I like to think I've been pretty good about adapting the way I train to the way Prada learns.  Now I need to learn that I don't need to teach her everything.  Some things, she will learn without my interference.  Some of it is just going to happen, probably when I'm not looking.

And that will give us more time to just enjoy each other, which is kind of perfect.


(True:  I still have lots of goals  Long-term, I need to find an agent for that manuscript I wrote back when I was 22.  Short-term, I need to do my laundry.  Unless some helpful reader wants to offer to do it for me?)

Thursday, August 2, 2012

Hops in the Right Direction: Come One, Come All

This weekend, I had the pleasure of joining my parents at a UKC rally and obedience event.  I've mentioned before that Linka and my dad do rally obedience, which is like an obstacle course with obedience challenges, but this was the first time they had tried classic obedience trials as well.


Needless to say, it went well.

The event was hosted by the wonderful people at the Northwest Obedience Club in Carey, Illinois.  If you want to meet a nicer, more welcoming group of people, well, good luck to you.  Several of their members act as rally obedience judges for both the UKC and the APDT (Association of Pet Dog Trainers), and get this:

Both associations allow amputee dogs to participate.  In the UKC, the tripod only needs to perform all the excercises exactly as they are printed.  A judge in the APDT may allow variations in the excercises with valid reasons.  So, for example, a judge may at their discretion allow Prada to compete even though she heels on my right side, which in formal obedience, is the "wrong" side, because she prefers a barrier (me) between her more vulnerable amputated side and the rest of the world.

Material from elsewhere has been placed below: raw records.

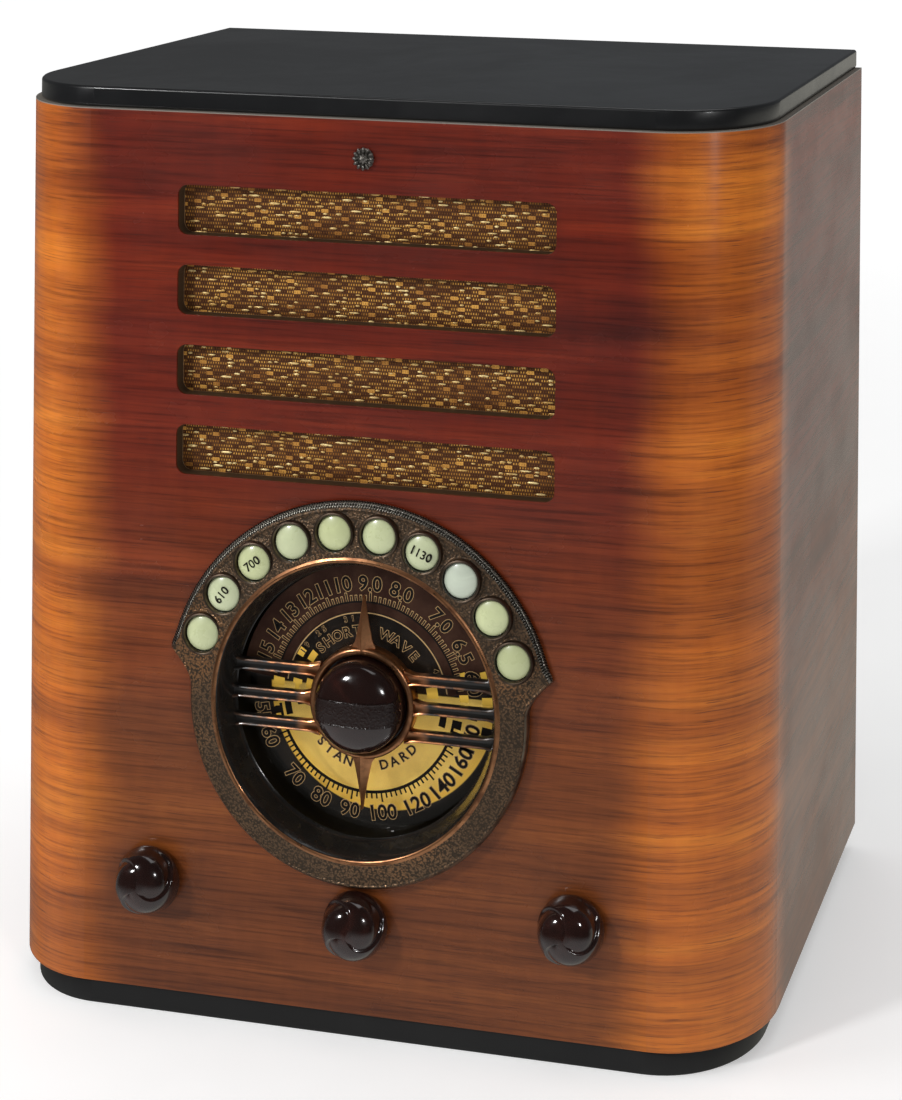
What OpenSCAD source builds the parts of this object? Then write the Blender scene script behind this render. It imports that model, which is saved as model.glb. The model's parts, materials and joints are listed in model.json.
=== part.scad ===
// Upright table radio with a rotary station dial, modelled as separate pieces in millimetres.
// X runs across the front, +Y points to the back and +Z up. The origin is the middle of the
// base's underside. "Depth" is measured backwards from the wooden front face.

/* [Cabinet] */
// Width of the wooden body
body_w = 346; // [340:1:370]
// Front-to-back size of the wooden body
body_d = 222; // [220:1:240]
// Height of the wooden body, between base and top board
body_h = 380; // [376:1:400]
// Radius of the two round front corners
corner_r = 46; // [36:1:48]
// Thickness of the bent plywood shell
wall_t = 6.5; // [6:0.5:7]
// Thickness of the black base
base_h = 11; // [9:1:11]
// Thickness of the black top board
top_t = 9; // [7:1:12]

/* [Speaker grille] */
// Width of each grille slot
slot_w = 171; // [150:1:180]
// Height of each grille slot
slot_h = 21.5; // [16:0.5:24]
// Distance from one slot to the next
slot_pitch = 34.46; // [32:0.1:36]
// Height of the speaker's axis above the table
speaker_z = 297; // [296:0.5:300]

/* [Dial] */
// Height of the dial's axis above the table
dial_z = 142.3; // [142:0.1:145]
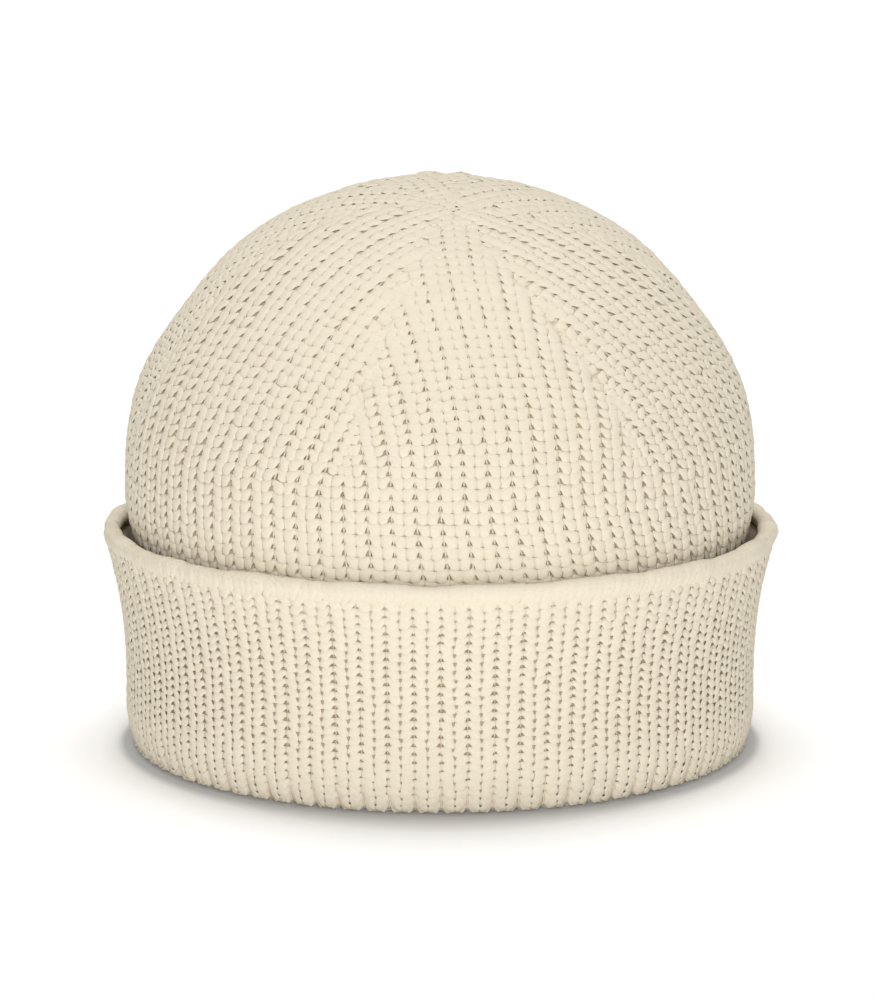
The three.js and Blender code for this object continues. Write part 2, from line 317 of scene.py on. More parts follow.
def make_piece(name, points, quads, triangles, sunk, material):
    """A mesh object. sunk says how deep in the knit each point lies, which the material turns into
    painted shade.
    """
    mesh = bpy.data.meshes.new(name)
    points = points.copy()
    points[:, 2] = np.maximum(points[:, 2], 0.0)
    corners = np.concatenate([quads.ravel(), triangles.ravel()]).astype(np.int32)
    sizes = np.repeat([4, 3], [len(quads), len(triangles)])
    starts = np.concatenate([[0], np.cumsum(sizes)[:-1]])
    mesh.vertices.add(len(points))
    mesh.vertices.foreach_set("co", (points * MM).astype(np.float32).ravel())
    mesh.loops.add(len(corners))
    mesh.loops.foreach_set("vertex_index", corners)
    mesh.polygons.add(len(sizes))
    mesh.polygons.foreach_set("loop_start", starts.astype(np.int32))
    mesh.polygons.foreach_set("use_smooth", np.ones(len(sizes), bool))
    mesh.update(calc_edges=True)
    mesh.validate()
    layer = mesh.attributes.new("sunk", "FLOAT", "POINT")
    layer.data.foreach_set("value", sunk.astype(np.float32))
    mesh.materials.append(material)
    return place(name, mesh)


# The section of a yarn: an underside in two flats, and a top that is a gentle swell
TUBE_ANGLES = np.radians([-90.0, 0.0, 50.0, 90.0, 130.0, 180.0])
SIDES = len(TUBE_ANGLES)
EDGE_SIDES = (1, SIDES - 1)  # the corners between the underside and the top


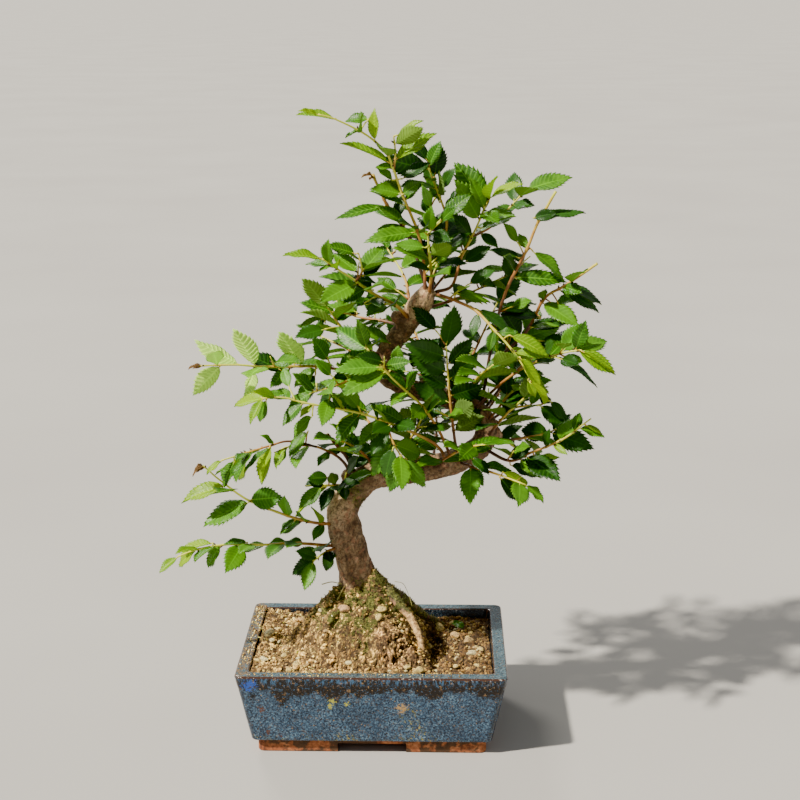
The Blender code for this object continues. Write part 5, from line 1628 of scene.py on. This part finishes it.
# Further leaves of the photograph, each (tone, its base and its tip in pixels, its breadth in pixels)
SEEN = (
    ("pale", 239, 365, 193.5, 342.5, 17), ("dark", 283.6, 371.4, 244.6, 350.3, 17),
    ("pale", 255.6, 369.7, 246, 399, 13), ("mid", 266.3, 399.5, 257.6, 422.6, 12),
    ("mid", 260.5, 397.5, 284, 391, 10), ("mid", 293.7, 363.4, 334, 360.5, 8),
    ("dark", 315.4, 373.5, 302.4, 403.8, 13), ("mid", 317, 368, 292, 386, 14),
    ("mid", 312.5, 415.4, 290.8, 435.6, 12), ("mid", 308, 431, 286.5, 455.8, 12),
    ("facing", 249, 500, 282.5, 497, 24), ("facing", 328.4, 477.5, 308, 478.4, 15),
    ("dark", 332.7, 486, 321, 507.8, 11), ("young", 328, 485, 290, 514, 8),
    ("young", 212.8, 542.5, 177.5, 548.3, 8), ("mid", 247.5, 542, 224, 541, 7),
    ("mid", 266.2, 544, 240.8, 549.2, 9), ("mid", 286.4, 542, 267.7, 541, 9),
    ("dark", 303.8, 544, 288, 540, 10), ("dark", 316.8, 548.3, 299.4, 555.5, 12),
    ("mid", 234.4, 460.7, 220, 487, 12), ("young", 336, 118.8, 297, 109.5, 7),
    ("mid", 369, 119, 344, 118, 10), ("young", 390, 162.5, 343, 137, 8),
    ("young", 398.8, 135, 421, 117.5, 6), ("dark", 428.8, 162.5, 407, 130.5, 13),
    ("dark", 434.5, 177, 440, 142.5, 21), ("dark", 401.8, 178.8, 429, 160, 13),
    ("mid", 393, 180, 378, 166, 8), ("mid", 401.8, 195, 420, 181, 12), ("mid", 405, 205, 371.5, 186.8, 8),
    ("mid", 405, 225, 379, 203, 11), ("dark", 430, 213.8, 422, 198.8, 11),
    ("mid", 440, 202.5, 428.8, 175, 10), ("facing", 437.5, 238, 455, 206.8, 19),
    ("facing", 402.5, 237, 366, 238.8, 12), ("facing", 426, 247.5, 395.5, 242.5, 13),
    ("mid", 356, 253.8, 326.8, 243, 11), ("mid", 373.8, 290, 321, 270, 13),
    ("dark", 362.5, 276, 382.5, 260, 11), ("dark", 433.8, 263.8, 448.8, 240, 17),
    ("mid", 485, 209, 472, 176, 14), ("mid", 480.6, 228, 513.8, 212.6, 12),
    ("dark", 533, 217.8, 557.5, 212, 13), ("mid", 533, 251, 567.3, 276.5, 13),
    ("dark", 563, 316, 528.8, 306, 12), ("mid", 554, 306, 578.8, 293, 11),
    ("young", 561, 309, 578.8, 321.8, 9), ("dark", 541, 318, 501.4, 309.7, 11),
    ("dark", 477.7, 308.8, 516.7, 330.5, 12), ("mid", 531, 327, 560, 322.4, 6),
    ("dark", 537.5, 340.6, 557, 341.5, 11), ("mid", 456.6, 293, 488.7, 300, 11),
    ("dark", 516.7, 279, 503.7, 255.4, 17), ("dark", 519.6, 257.7, 489.8, 246.7, 10),
    ("dark", 464, 262.6, 490, 244.4, 15), ("mid", 477.7, 272, 509.5, 266, 8),
    ("mid", 473.4, 277, 496.5, 285, 9), ("dark", 550, 400.5, 568, 420, 12),
    ("mid", 375.3, 352.8, 335, 326.2, 17), ("facing", 338, 372.4, 365.3, 347.5, 20),
    ("young", 339.7, 368.8, 343.3, 392, 16), ("mid", 393, 344, 350.4, 322.6, 14),
    ("dark", 404.4, 343, 387.7, 313.7, 17), ("dark", 436.4, 330.8, 414.3, 305.6, 15),
    ("dark", 375, 315.5, 368.9, 291.4, 17), ("mid", 357.5, 312, 328.4, 302, 12),
    ("dark", 412.6, 368.8, 418.6, 346.4, 15), ("mid", 396.6, 365.3, 398.3, 346, 14),
    ("facing", 375.3, 368.8, 412.6, 377.7, 15), ("mid", 368.9, 412, 333.3, 392, 15),
    ("mid", 405.5, 423.9, 372.4, 402.6, 16), ("mid", 387.7, 423.9, 358.2, 438, 18),
    ("young", 353.2, 412, 336.2, 438, 14), ("dark", 393, 447.7, 383, 479.6, 18),
    ("dark", 406.5, 458.7, 425, 486, 15), ("mid", 437.4, 449.8, 417, 433.5, 17),
    ("mid", 439.2, 416.8, 465.8, 413.2, 11), ("dark", 459.8, 399, 451.6, 368, 14),
    ("dark", 441, 349.3, 449.9, 329.7, 13), ("pale", 471.9, 347.5, 474.7, 368.8, 10),
    ("dark", 478.3, 406, 471.2, 429.2, 13), ("dark", 499.6, 477, 521, 501, 15),
    ("young", 503, 472, 529.8, 486, 12), ("dark", 510.2, 464.7, 540.4, 474.7, 13),
    ("mid", 480, 464.7, 513.8, 468.3, 9), ("young", 535, 459.4, 560, 455.8, 9),
    ("young", 510, 335, 550.4, 353.5, 14), ("mid", 502.4, 386.6, 524.5, 386, 9),
    ("dark", 519, 393, 522.7, 407, 10), ("dark", 496, 413, 522.7, 419.3, 9),
    ("dark", 325.5, 323.3, 316.6, 309, 13), ("facing", 316.6, 383, 293.6, 399, 14),
    ("young", 520, 357, 544, 389, 12), ("young", 528, 380, 536, 398, 9), ("young", 530, 382, 551, 398, 7),
    ("young", 489.6, 322.7, 501, 352, 6), ("facing", 562.5, 352, 583.7, 322.7, 22),
    ("young", 582, 350.7, 617, 369, 5), ("mid", 583.7, 346.7, 617, 337.5, 12),
    ("dark", 549, 433, 519.8, 430, 21), ("mid", 557, 429, 591.7, 445, 10), ("young", 586, 425, 603, 433, 5),
    ("dark", 566, 285.5, 604, 300.5, 10), ("young", 520, 477, 528, 488, 7),
    ("mid", 270, 446.5, 240, 469, 7), ("mid", 262, 448, 212, 468.5, 6), ("mid", 287, 447, 276, 465, 9),
    ("mid", 295, 520, 278, 531, 7), ("mid", 232, 490, 180, 495, 8),
)
CARRIER_REACH = 16.0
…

Most of us dog-lovers only have one job for our furry friends:  to be really exceptional cuddlers.  There is a large minority, though, that really enjoys the challenges and cameraderie (and yeah, okay, ribbons) that can be achieved with performance dogs at obedience and rally obedience trials.  So it's pretty cool that several of these clubs recognize that even "handicapped" dogs can perform with gusto.